The other thing is using a hybrid to hit out from under low hanging branches. Has anyone come to feel their hybrid is good for this stuff?

What else?


----------



## Golfbum (Oct 14, 2006)

I have used my TM Mid Rescue to putt with from the collar. If I am beyond that I used a GW or SW.
As for punching shots out from under low hanging trees, I have never tried that because I don't go there :laugh:


----------



## Johnny Par (Dec 4, 2006)

I remember reading an article in either Golf Digest or Golf Magazine about this very topic. They go through various ways a hybrid can be used.

Let me try and dig it up.


----------



## srothfuss (Nov 17, 2006)

I only use the Hybrid for weed whacking duties and longer than average second shots when needed.


----------



## Fourputt (Nov 18, 2006)

The hybrid is a wonderfully versatile club. All of the uses mentioned here are not that hard to master.
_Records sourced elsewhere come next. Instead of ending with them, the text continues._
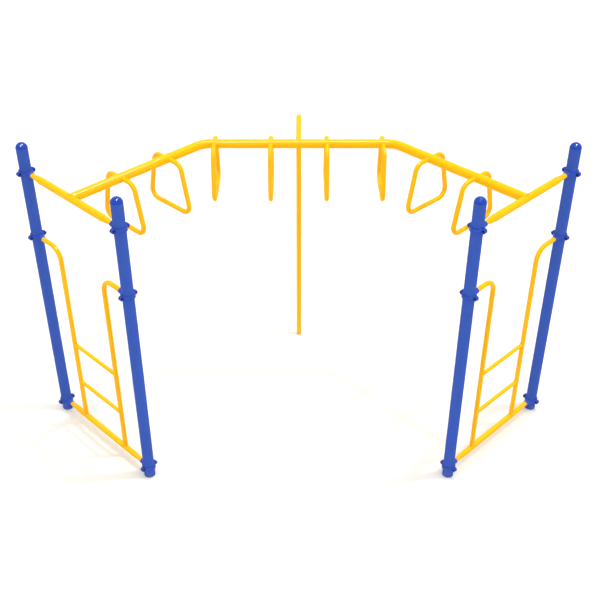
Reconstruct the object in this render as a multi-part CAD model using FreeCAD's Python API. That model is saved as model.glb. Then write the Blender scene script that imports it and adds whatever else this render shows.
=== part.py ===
import FreeCAD, Part
import math
import os

from FreeCAD import Placement, Rotation, Vector

# Overhead monkey bars: two ladder end frames set at an angle, an overhead beam bent twice in
# plan that joins them, hand loops welded under the beam, and one support pole behind it.
#
# Millimetres. +X runs along the middle of the overhead beam, +Y towards the support pole and
# +Z up. The origin is on the ground, at the centre of the part's footprint.

# Layout in plan, measured from the line through the two front posts
FRONT_HALF_WIDTH = 1216.0      # mirror plane to a front post
FRAME_SPAN = 1178.0            # front post to back post of one end frame
FRAME_ANGLE = 45.0             # degrees, end frame to the X axis
MIDDLE_SETBACK = 1316.5        # front post line to the middle stretch of the overhead beam
MIDDLE_HALF_LENGTH = 760.0     # mirror plane to the corner where the beam turns
POLE_SETBACK = 1919.0          # front post line to the support pole

# Heights above the ground
OVERHEAD_HEIGHT = 2321.0       # axis of the overhead beam, the end beams and the top clamps
RAIL_CLAMP_HEIGHT = 1768.0     # axis of the clamps that hold the ladder rails
SILL_HEIGHT = 90.5             # axis of the bottom beams and the bottom clamps
RUNG_HEIGHTS = {"lower": 470.0, "upper": 860.0}
POST_LENGTH = 2522.0

# Tubes, outside diameter and wall
POST_OD = 88.9
POST_WALL = 2.9
END_BEAM_OD = 57.2
END_BEAM_WALL = 2.6
SILL_OD = 48.3
SILL_WALL = 2.6
MAIN_BEAM_OD = 73.0
MAIN_BEAM_WALL = 3.2
MAIN_BEAM_BEND_RADIUS = 160.0
RAIL_OD = 38.1
RAIL_WALL = 2.4
RAIL_BEND_RADIUS = 108.0
RAIL_OFFSET = 308.0            # post axis to the ladder rail beside it
RUNG_OD = 31.8
RUNG_WALL = 2.4
LOOP_OD = 38.1
LOOP_WALL = 2.4
POLE_OD = 44.5
POLE_WALL = 2.6
POLE_BEND_RADIUS = 108.0

# Swaged ends of the end beams and bottom beams, measured from the post axis
NECK_END = 120.0
SWAGE_TAPER = 80.0             # length of the taper
SWAGE_BLEND_RADIUS = 150.0

# Hand loops, four on each side of the mirror plane
LOOPS_PER_SIDE = 4
LOOP_PITCH = 446.0             # along the beam
LOOP_TOP_HALF_WIDTH = 151.0    # corner of the loop's centreline, at the beam's height
LOOP_BOTTOM_HALF_WIDTH = 242.5
LOOP_DROP = 403.5              # beam axis to the loop's bottom bar
LOOP_TOP_BEND_RADIUS = 75.0
LOOP_BOTTOM_BEND_RADIUS = 70.0

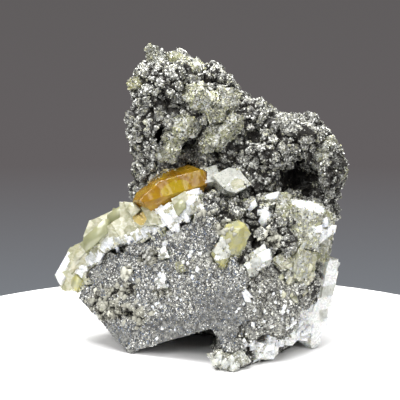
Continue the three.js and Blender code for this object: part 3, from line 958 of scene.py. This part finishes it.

When used for a bump and run, it kicks the ball harder than anything else I've used for that, so it does take some practice to get used to it, but works well. It is also a great fairway bunker club, IMO better than any long iron because it gets the ball in the air quicker.:thumbsup:


----------



## scaramanga (Dec 7, 2006)

I generally use mine for longer fairway shots, long par 3's where I want the ball to land that little bit softer, long fairway bunker shots and out of semi rough.

I have never tried using it around the green as i tend to prefer a choked down 9 iron to bump n run, it gives me a more predictable result.

I have 2 srixon hybrids in my bag a 19 deg (3I) and a 22 deg (4I). Cant imagine life without them.


----------